The International Polar Year is celebrating this year’s Environment Week (June 6 to 10) with a film festival. Each day next week, a different film from a variety of IPY projects will be screened in the Parks Canada boardroom on the second floor of the Elijah Smith Building. On Monday June 6, seabirds unlock the secrets of a changing Arctic marine ecosystem in Arctic Cliffhangers. Tuesday, 10 hip hop dancers take on 100 Inuit teens in the remote Hamlet of Cambridge Bay, Nunavut in Arctic Hiphop. Wednesday, the story of climate change is told in the documentary Battle for the Pole with dramatic footage, hard science and striking computer graphics from some of the world’s most desolate and stunning locations. Thursday, two Inuit teens from Canada’s northernmost Arctic community, Grise Fiord, journey to Antarctica: the opposite end of the world, in the documentary Path of the Arctic Tern. On Friday, Melting Lands explores the effects of climate change through the struggles to adapt and maintain traditions in the small Inuit community of Kangiqsujuaq in Canada’s North. All viewings are from 12:15 – 1 p.m. It’s all free, so bring your lunch and enjoy!

PERFORMING ARTS

The last laugh

The season’s final comedy night at the Guild is this Saturday, June 4.

Jenny Hamilton will host the evening of Whitehorse’s usual, stand-up suspects, alongside a few fresh faces. Also, the winner of the Guild raffle will be drawn. A new Chironex scooter, a specialized bicycle from Cadence Cycle, a cash prize and Guild season’s tickets are all up for grabs. Only 4,000 tickets were printed, and they are flying fast, but you may still be able to snag a few before the comedy commences. The show starts at 8 p.m. It’s $5 at the door.

Bra burners

This year’s Yukon Status of Women Council’s AGM is highlighting there is still some work to be done since the bra-burning days of the 1960s. On Wednesday, June 8, the general meeting will take place from 6 to 7:30 p.m. at 503 Hanson Street. The guest speaker is Yukon College’s own librarian Laurie Prange-Martin who had to fight for her right to pay equity. Refreshments and snacks will be provided as Yukon women and men alike can discuss equal pay, for equal work.

FUNDRAISERS

Relay for life

The annual Cancer Society fundraiser is back this year, with a few changes. Most notably, walkers will get to do their thing during the day … mostly. This Saturday, June 4, at Shipyards Park, the relay runs from noon to midnight.

That’s not all that’s going on, however.

The afternoon begins with a survivors’ reception at 10:45 a.m., Zumba workouts will be offered in the main tent from 1 to 2 p.m., relay races, tug-o-wars, two-leg and potato-sack races will follow.
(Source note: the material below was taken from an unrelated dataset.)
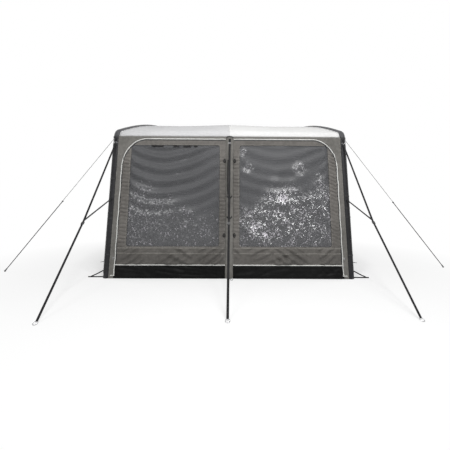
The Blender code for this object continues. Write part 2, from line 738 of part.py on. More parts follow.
def storm_places(side):
    """A storm strap's top end, join, lower end and ring pivot, its brace's start and its D-ring."""
    lift = BEAM_RADIUS + SEAT + (0 if side else FABRIC + SEAT)
    wire = lift + D_RING_WIRE
    hook = front_point(side, D_RING_HEIGHT, wire)
    top = front_point(side, D_RING_HEIGHT - D_RING_RADIUS - D_RING_WIRE - SEAT, wire)
    brace = front_point(side, BRACE_TOP, lift + WEBBING / 2)
    (across, forward, height), (ring_across, ring_forward) = STORM_ROUTES[side]
    join = Vector((across, FEET - forward, height))
    ring = Vector((ring_across, FEET - ring_forward, RING_RADIUS * sin(RING_TILT) + RING_WIRE))
    pivot = ring + ring_slope(join - ring) * RING_RISE
    end = pivot + (join - pivot).normalized() * (RING_WIRE + SEAT)
    return top, join, end, pivot, brace, hook


def ring_slope(along):
    """The way up a ring that leans on the ground under a strap."""
    return Vector((along.x, along.y, 0)).normalized() * cos(RING_TILT) + Vector((0, 0, sin(RING_TILT)))


def storm_strap(place_name, side):
    """A storm strap from the eave's D-ring to a ground ring, its brace strap and its buckle."""
    top, join, end, pivot, brace, hook = storm_places(side)
    place(ribbon(f"storm_strap_{place_name}", [top, join, end], WEBBING_WIDTH, WEBBING), STRAP_BLACK)
    meet = join + (brace - join).normalized() * BRACE_GAP
    place(ribbon(f"brace_strap_{place_name}", [brace, meet], WEBBING_WIDTH, WEBBING), STRAP_BLACK)

    down = (end - join).normalized()
    run = guide(f"buckle_run_{place_name}", join + down * BUCKLE_DROP, strap_across(-down), -down)
    buckle = box(f"storm_buckle_{place_name}", (BUCKLE_WIDTH, BUCKLE_LENGTH, BUCKLE_THICKNESS))
    slot_size = (WEBBING_WIDTH + 2 * BUCKLE_PLAY, BUCKLE_LENGTH + OVERRUN, WEBBING + 2 * BUCKLE_PLAY)
    slot = cutter(box(f"buckle_slot_{place_name}", slot_size))
    slot.parent = run
    bevel(buckle, BUCKLE_ROUND)
    boolean(buckle, slot, "DIFFERENCE")
    place(buckle, BUCKLE_BLACK, run)

    swing = guide(f"ring_pivot_{place_name}", pivot, strap_across(join - pivot), ring_slope(join - pivot))
    start = atan2(RING_BAR, RING_RISE)
    turns = [start + 2 * (pi - start) * step / RING_STEPS for step in range(RING_STEPS + 1)]
    points = [(RING_RADIUS * sin(turn), RING_RADIUS * cos(turn) - RING_RISE, 0) for turn in turns]
    place(wire_loop(f"ground_ring_{place_name}", points, RING_WIRE), RING_STEEL, swing)

    seat = guide(f"d_ring_seat_{place_name}", hook, (1, 0, 0), (0, sin(LEAN), cos(LEAN)))
    turns = [pi * step / D_RING_STEPS for step in range(D_RING_STEPS + 1)]
    points = [(D_RING_RADIUS * cos(turn), -D_RING_RADIUS * sin(turn), 0) for turn in turns]
    place(wire_loop(f"d_ring_{place_name}", points, D_RING_WIRE), RING_STEEL, seat)


def wire_loop(name, points, radius):
    """A closed loop of round wire."""
    loop = tube(name, points, radius, WIRE_RESOLUTION, caps=False)
    loop.data.splines[0].use_cyclic_u = True
    return loop


def arc(centre, radius, first, last):
    """Points along an arc, from one angle to another."""
    angles = [first + (last - first) * step / ARC_STEPS for step in range(ARC_STEPS + 1)]
    return [(centre[0] + radius * cos(angle), centre[1] + radius * sin(angle)) for angle in angles]


def guyline(place_name, side):
    """A side guyline that goes down to a hook, turns there and comes back up to its runner.

    It is laid out in a plane whose X axis runs up the line from the hole that the peg goes
    through and whose Z axis points out of the hook's face.
    """
    out, behind = LINE_ENDS[side]
    eye = Vector((side * out, FEET + behind, PEG_EYE))
    top = Vector((side * (EAVE_WIDTH / 2 + BEAM_RADIUS + LINE_START), FEET + EAVE_SETBACK, LINE_TOP))
    aside = (top - eye).cross(Vector((0, 1, 0))).normalized()
    up = (top - (top - eye).normalized().cross(aside) * LINE_FOLD - eye).normalized()
    plane = guide(f"guyline_plane_{place_name}", eye, up, aside)
    length = (top - eye).dot(up)
    turn = HOOK_LENGTH - HOOK_WIDTH / 2 - HOOK_BAR
    runner_place = turn + (length - turn) * RUNNER_SHARE

    points = [(length, 0, LINE_FOLD)]
    for step in range(LINE_FOLD_STEPS + 1):
        angle = pi * step / LINE_FOLD_STEPS
        points.append((turn - LINE_FOLD * sin(angle), 0, LINE_FOLD * cos(angle)))
    points.append((runner_place + RUNNER_HEIGHT / 2 + LINE_TAIL, 0, -LINE_FOLD))
    place(tube(f"guyline_{place_name}", points, LINE_RADIUS, WIRE_RESOLUTION), LINE_BLACK, plane)
    place(line_hook(f"line_hook_{place_name}", turn), BUCKLE_BLACK, plane)

    slide = guide(f"runner_run_{place_name}", (runner_place, 0, 0), (0, 0, 1), (0, 1, 0), plane)
    half = RUNNER_WIDTH / 2
    outlines = [arc((RUNNER_REACH, 0), half, -pi / 2, pi / 2)]
    outlines[0] += arc((-RUNNER_REACH, 0), half, pi / 2, 3 * pi / 2)
    for centre in (LINE_FOLD, -LINE_FOLD):
        outlines.append(arc((centre, 0), LINE_RADIUS + RUNNER_PLAY, 0, 2 * pi)[1:])
    runner = flat(f"line_runner_{place_name}", outlines, RUNNER_HEIGHT, -RUNNER_HEIGHT / 2)
    place(runner, BUCKLE_BLACK, slide)


def line_hook(name, turn):
    """A flat hook with a round hole for a peg and a small one at its neck that the line turns through."""
    half = HOOK_WIDTH / 2
    spread = atan2(HOOK_NECK / 2, HOOK_NECK_RISE)
    body = arc((0, 0), half, spread + pi / 4, 2 * pi - spread - pi / 4)
    tip = turn + HOOK_BAR
    body += [(HOOK_NECK_RISE, -HOOK_NECK / 2), (tip, -HOOK_NECK / 2), (tip, HOOK_NECK / 2)]
    body += [(HOOK_NECK_RISE, HOOK_NECK / 2)]
    near = ((LINE_FOLD - LINE_RADIUS) ** 2 - (HOOK_THICKNESS / 2) ** 2) ** (1 / 2)
    far = LINE_FOLD + LINE_RADIUS
    hole = arc((turn - (near + far) / 2, 0), (far - near) / 2 + SEAT, 0, 2 * pi)[1:]
    peg_hole = arc((0, 0), HOOK_HOLE, 0, 2 * pi)[1:]
    return flat(name, [body, hole, peg_hole], HOOK_THICKNESS, -HOOK_THICKNESS / 2)


def pegging_straps():
    """A forked webbing strap at each outer foot, and a short strap on the ground at the centre."""
    for place_name, side in SIDES.items():
        near = leg_reach(0) + BEAM_RADIUS / cos(FLARE) + SEAT
        far = near + PEG_STRAP_REACH
        web = PEG_STRAP_WIDTH
        low = SEAT
        high = PEG_STRAP_RISE
        outline = [(near, low), (far + PEG_TAB, low), (far + PEG_TAB, low + web), (far, low + web)]
        outline += [(near - tan(FLARE) * (high + web), high + web), (near - tan(FLARE) * high, high)]
        outline += [(far - 2 * web, low + web), (near - tan(FLARE) * web, low + web)]
        plane = guide(f"peg_strap_plane_{place_name}", (0, FEET, 0), (side, 0, 0), (0, 0, 1))
        strap = flat(f"corner_peg_strap_{place_name}", [outline], PEG_STRAP, -PEG_STRAP / 2)
        place(strap, STRAP_BLACK, plane)
    start = Vector((0, FEET - SKIN / cos(LEAN), SEAT + PEG_STRAP / 2))
    points = [start - Vector((0, CENTRE_PEG_REACH * step / 4, 0)) for step in range(5)]
    place(ribbon("centre_peg_strap", points, PEG_STRAP_WIDTH, PEG_STRAP), STRAP_BLACK)


for old in list(bpy.data.objects):
    bpy.data.objects.remove(old, do_unlink=True)
bpy.context.scene.collection.children.link(part)
bpy.context.scene.collection.children.link(cutters)

SLEEVE_BLACK = material("sleeve_black", (0.022, 0.022, 0.024), 0.7)
BLADDER_CLEAR = material("bladder_clear", (0.62, 0.66, 0.70), 0.35)
VALVE_BLACK = material("valve_black", (0.03, 0.03, 0.03), 0.45)
ROOF_GREY = material("roof_grey", (0.72, 0.73, 0.74), 0.6)
BEAD_WHITE = material("bead_white", (0.8, 0.8, 0.8), 0.5)
WALL_TAUPE = material("wall_taupe", (0.20, 0.19, 0.17), 0.75)
WINDOW_CLEAR = material("window_clear", (0.35, 0.36, 0.38), 0.08, alpha=0.35)
BAND_BLACK = material("band_black", (0.012, 0.012, 0.012), 0.5)
PIPING_PALE = material("piping_pale", (0.52, 0.52, 0.50), 0.6)
BLIND_GREY = material("blind_grey", (0.08, 0.08, 0.082), 0.8)
PAD_GREY = material("pad_grey", (0.10, 0.10, 0.10), 0.8)
STRAP_BLACK = material("strap_black", (0.018, 0.018, 0.020), 0.7)
BUCKLE_BLACK = material("buckle_black", (0.02, 0.02, 0.02), 0.4)
RING_STEEL = material("ring_steel", (0.62, 0.62, 0.62), 0.25, 1.0)
LINE_BLACK = material("line_black", (0.05, 0.05, 0.05), 0.7)
ZIP_METAL = material("zip_metal", (0.35, 0.35, 0.36), 0.35, 1.0)

front = (0, FEET - SKIN / cos(LEAN), 0)
front_wall = guide("front_wall_plane", front, (1, 0, 0), (0, sin(LEAN), cos(LEAN)))
for beam_name, beam_side in BEAMS.items():
    air_beam(beam_name, beam_side)
    storm_strap(beam_name, beam_side)
roof()
front_surround(front_wall)
for side_name, wall_side in SIDES.items():
    front_panel(side_name, wall_side, front_wall)
    zip_slider(side_name, wall_side, front_wall)
    side_of_awning(side_name, wall_side)
    guyline(side_name, wall_side)
pegging_straps()
for piece in part.objects:
    if piece.type == "MESH" and not piece.data.polygons:
        continue
    if piece.type == "MESH":
        piece.data.shade_smooth()
        piece.data.set_sharp_from_angle(angle=radians(35))
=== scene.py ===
"""The looks of an inflatable caravan awning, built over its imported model.

Metres, with +X to the right seen from the front, +Y to the caravan and +Z up.
"""

from collections import namedtuple
from math import atan2, cos, exp, pi, radians, sin, tan

import bmesh
import bpy
from mathutils import Matrix, Vector, noise


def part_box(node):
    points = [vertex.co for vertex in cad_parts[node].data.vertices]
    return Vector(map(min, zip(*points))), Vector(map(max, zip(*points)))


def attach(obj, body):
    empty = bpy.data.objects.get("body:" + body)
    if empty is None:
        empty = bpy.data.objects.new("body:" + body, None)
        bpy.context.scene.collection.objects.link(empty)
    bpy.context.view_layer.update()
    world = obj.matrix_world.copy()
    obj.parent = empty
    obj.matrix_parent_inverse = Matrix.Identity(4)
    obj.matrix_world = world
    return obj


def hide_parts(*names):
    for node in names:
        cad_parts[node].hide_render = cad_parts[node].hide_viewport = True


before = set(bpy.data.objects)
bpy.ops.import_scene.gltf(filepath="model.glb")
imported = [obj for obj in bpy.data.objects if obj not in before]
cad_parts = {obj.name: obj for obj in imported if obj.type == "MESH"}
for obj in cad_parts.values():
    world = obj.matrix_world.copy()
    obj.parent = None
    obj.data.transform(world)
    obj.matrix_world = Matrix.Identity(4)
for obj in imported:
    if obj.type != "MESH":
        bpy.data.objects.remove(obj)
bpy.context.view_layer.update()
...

A silent auction, a game of capture the flag/scavenger hunt and a hip hop performance/class will take the event into evening entertainment.

The remember ceremony and fight back ceremony will start at 10 p.m. and 11:45 p.m. respectively. Kutters Hairstyling will also have five chairs set up for cutting hair.

The cost is $40 per person on a first-come-first-serve basis with all proceeds going to the Whitehorse Relay. The Fireweed Lions Club and Grey Mountain Lions Club will be fundraising for the Whitehorse Relay with barbecues.

Teams, volunteers and survivors can still sign up to participate by calling 867-668-6440 or 334-6175. Each year more than 400 communities nationwide come together to fight back by supporting the largest cancer fundraiser in Canada. In British Columbia and Yukon more than 50 communities participate. Last year in BC and Yukon, the event raised more than $5 million for the Canadian Cancer Society.